The foregoing description and examples illustrate a specific embodiment of the invention and what is now considered to be the best mode of practicing it. Those skilled in the art, however, will understand that changes may be made in the form of the invention without departing from its generally broad scope. Specifically, while the invention has been described, among other things, with respect to a certain preferred embodiment utilizing two combustion zones, it will be readily apparent that multiple combustion zones could be utilized. In some instances, it may be desirable to partially combust the fuel in a first reaction zone utilizing a lesser stoichiometry than that within the present claims, prior to utilizing the stoichiometry and temperatures of the presently claimed invention. In addition, the final combustion can be effected in a single second zone as herein described. Alternatively, of course, the final combustion air may be added in multiple zones. Indeed, it is within the scope of the present invention that the final combustion zone could be, for example, the fire box of a boiler wherein heat is drawn off by the boiler tubes during the addition of the final combustion air.

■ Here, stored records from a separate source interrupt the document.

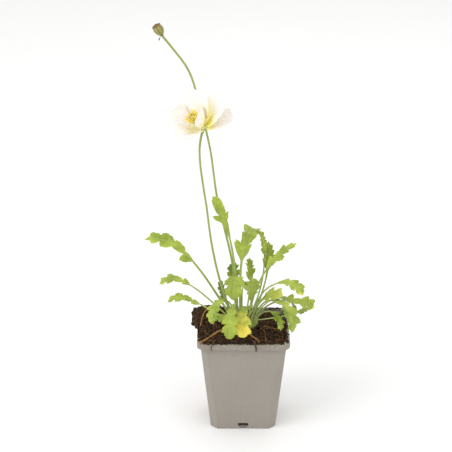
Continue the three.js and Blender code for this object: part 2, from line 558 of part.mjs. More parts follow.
Object.entries(ROOTS).forEach(([name, root]) => {
  addNode(name, bodyGeometry(makeRoot(root)), 0x8a5a30, 0.8);
});
Object.entries(TWIGS).forEach(([name, twig]) => {
  addNode(name, bodyGeometry(makeTwig(twig)), 0x4a3524, 0.9);
});

export default part;
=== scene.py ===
import json
import math
import random

import bmesh
import bpy
import numpy as np
from mathutils import Matrix, Vector
from mathutils.bvhtree import BVHTree


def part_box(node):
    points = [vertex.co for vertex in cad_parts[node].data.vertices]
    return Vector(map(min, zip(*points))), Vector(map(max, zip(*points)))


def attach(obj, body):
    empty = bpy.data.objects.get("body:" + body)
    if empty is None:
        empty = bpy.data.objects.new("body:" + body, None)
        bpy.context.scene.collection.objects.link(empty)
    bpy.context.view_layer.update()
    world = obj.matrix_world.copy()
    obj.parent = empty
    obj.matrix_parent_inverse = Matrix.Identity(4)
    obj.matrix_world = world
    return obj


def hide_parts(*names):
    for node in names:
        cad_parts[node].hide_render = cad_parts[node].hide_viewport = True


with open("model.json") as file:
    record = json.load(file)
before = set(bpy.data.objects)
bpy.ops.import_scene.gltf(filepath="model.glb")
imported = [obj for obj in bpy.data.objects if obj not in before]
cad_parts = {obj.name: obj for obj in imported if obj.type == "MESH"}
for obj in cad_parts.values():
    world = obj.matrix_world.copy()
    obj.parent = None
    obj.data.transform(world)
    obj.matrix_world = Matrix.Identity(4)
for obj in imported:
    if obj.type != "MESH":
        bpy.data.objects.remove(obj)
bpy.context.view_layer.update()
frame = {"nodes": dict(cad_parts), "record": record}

MM = 0.001

# ---- camera ----------------------------------------------------------------------------
# A long lens a little above the flower, looking slightly down at the front of the pot.
CAMERA_PLACE = (-0.0169, -1.334, 0.709)
CAMERA_DIP = 20.8
CAMERA_LENS = 118.3

camera = bpy.data.objects.new("camera", bpy.data.cameras.new("camera"))
camera.location = CAMERA_PLACE
camera.rotation_euler = (math.radians(90 - CAMERA_DIP), 0, 0)
camera.data.lens = CAMERA_LENS
camera.data.sensor_width = 36
bpy.context.scene.collection.objects.link(camera)
bpy.context.scene.camera = camera

# ---- pot -------------------------------------------------------------------------------
# The pot is a square nursery pot moulded in one shot from thin grey polypropylene. Its lip is
# rolled over and hangs free of the wall, its floor is set up on a skirt, and a drain slot and
# a notch are cut in the foot of each side.
POT_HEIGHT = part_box("pot")[1].z
RIM_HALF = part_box("pot")[1].x
RIM_CORNER = 9 * MM
WALL_TOP_HALF = 41.5 * MM
WALL_BASE_HALF = 32 * MM
WALL_THICK = 1.2 * MM
WALL_BASE_CORNER = 7 * MM
WALL_TOP_CORNER = 5.8 * MM
WALL_LEVELS = 14
LIP_DROP = 5.8 * MM
CORNER_FLATNESS = 0.85
CORNER_CRISP = 0.8 * MM
CORNER_STEPS = 12
SIDE_STEPS = 14
SHARP_ANGLE = 32
# The pot's section in millimetres: how far up or down, and how far in from the outer face.
FOOT_SECTION = ((2.5, 1.4), (0.3, 1.2), (0, 0.9), (0, 0.3), (0.3, 0), (1.2, 0))
LIP_INSIDE = ((1.3, 1.9), (1.8, 1.5), (5.5, 1.5), (5.8, 1.2))
LIP_OUTSIDE = ((5.8, 0.6), (5.55, 0.15), (5, 0), (1.1, 0), (0.5, 0.12), (0.12, 0.5), (0, 1.1))
MOUTH_SECTION = ((0, 0.7), (0.15, 1.1), (0.6, 1.2))
FLOOR_SECTION = ((4.2, 1.4), (3.7, 2.1))
FLOOR_UNDER = 2.5 * MM
FLOOR_TOP = 3.7 * MM
HUB_HALF = 14 * MM
HUB_CORNER = 5 * MM
RIB_LOW = (-37 * MM, -0.7 * MM, 0.7 * MM)
RIB_HIGH = (37 * MM, 0.7 * MM, 2.7 * MM)
DISC_SECTION = ((7.7, 0), (8, 0.3), (8, 2.7))
DISC_SIDES = 48
# Each side's notch and drain slot in millimetres: bottom, top, half width and taper.
FOOT_CUTS = ((-1, 2.4, 5.5, 2.6), (3, 6.6, 5, 0))


def tone(red, green, blue):
    """A colour given as 0 to 255 screen values, as the linear colour a shader takes."""
    def linear(c):
        c /= 255
        return c / 12.92 if c <= 0.04045 else ((c + 0.055) / 1.055) ** 2.4
    return (linear(red), linear(green), linear(blue), 1)


def put_in_scene(name, data):
    """Makes an object of this data and puts it in the scene."""
    thing = bpy.data.objects.new(name, data)
    bpy.context.scene.collection.objects.link(thing)
    return thing


def add_piece(name, mesh, material, node):
    """Puts a finished mesh in the scene, rides it on the plant and hides the CAD node it stands for."""
    mesh.validate()
    mesh.polygons.foreach_set("use_smooth", [True] * len(mesh.polygons))
    mesh.materials.clear()
    mesh.materials.append(material)
    piece = put_in_scene(name, mesh)
    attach(piece, "root")
    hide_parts(node)
    return piece


def new_material(name, roughness, inputs=None):
    """A material and its node tree, with these values set on its one Principled shader."""
    material = bpy.data.materials.new(name)
    material.use_nodes = True
    shader = material.node_tree.nodes["Principled BSDF"]
    for socket, value in {"Roughness": roughness, **(inputs or {})}.items():
        shader.inputs[socket].default_value = value
    return material, material.node_tree


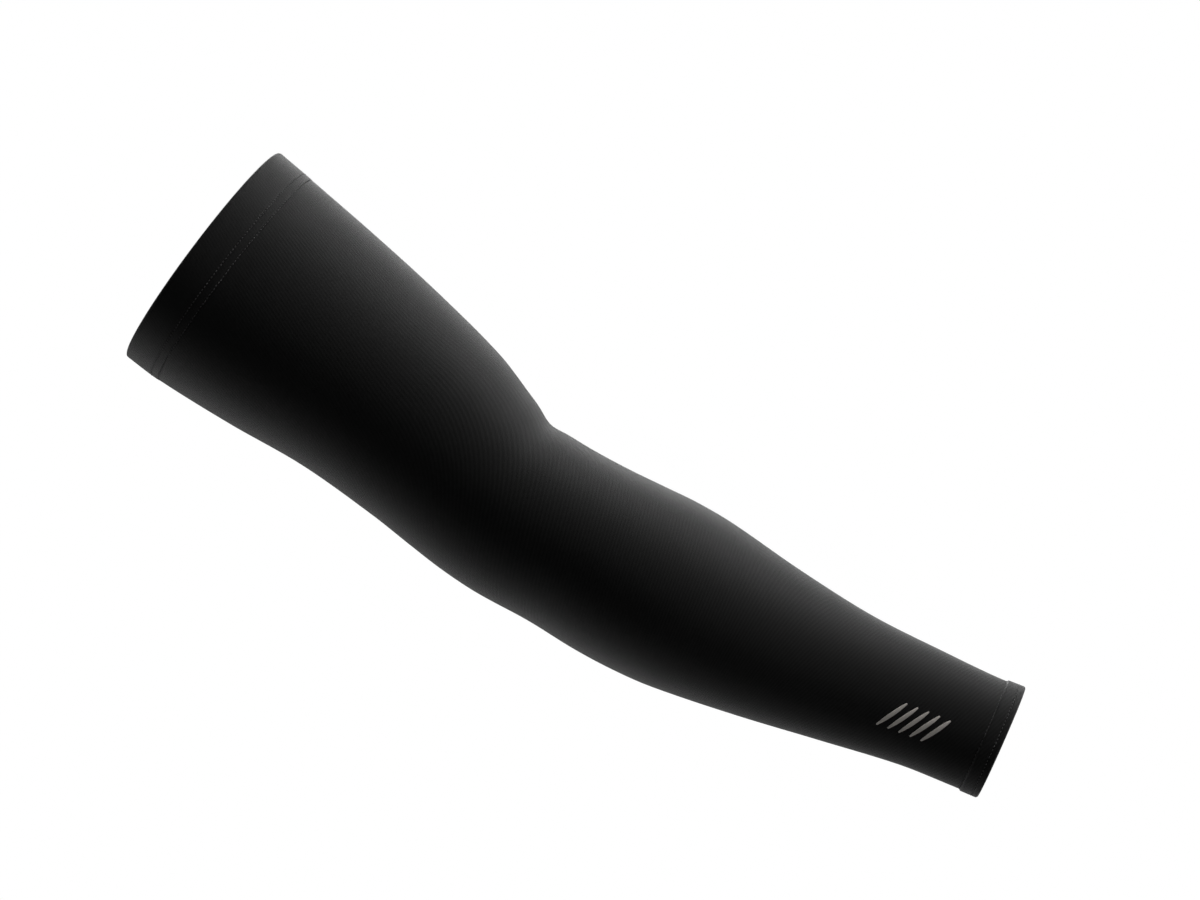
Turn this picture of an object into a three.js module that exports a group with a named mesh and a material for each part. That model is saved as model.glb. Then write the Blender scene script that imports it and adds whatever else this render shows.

In addition, it is within the scope of the present invention to provide other additives to the combustion zones shown or to preceding combustion zones for the removal of other pollutants such as sulfur compounds, chlorine, or the like if present and such removal is desired. These and numerous other variations will be readily apparent to those versed in the art. Accordingly, it should be understood that within the scope of the appended claims, the invention may be practiced otherwise than as specifically illustrated and described.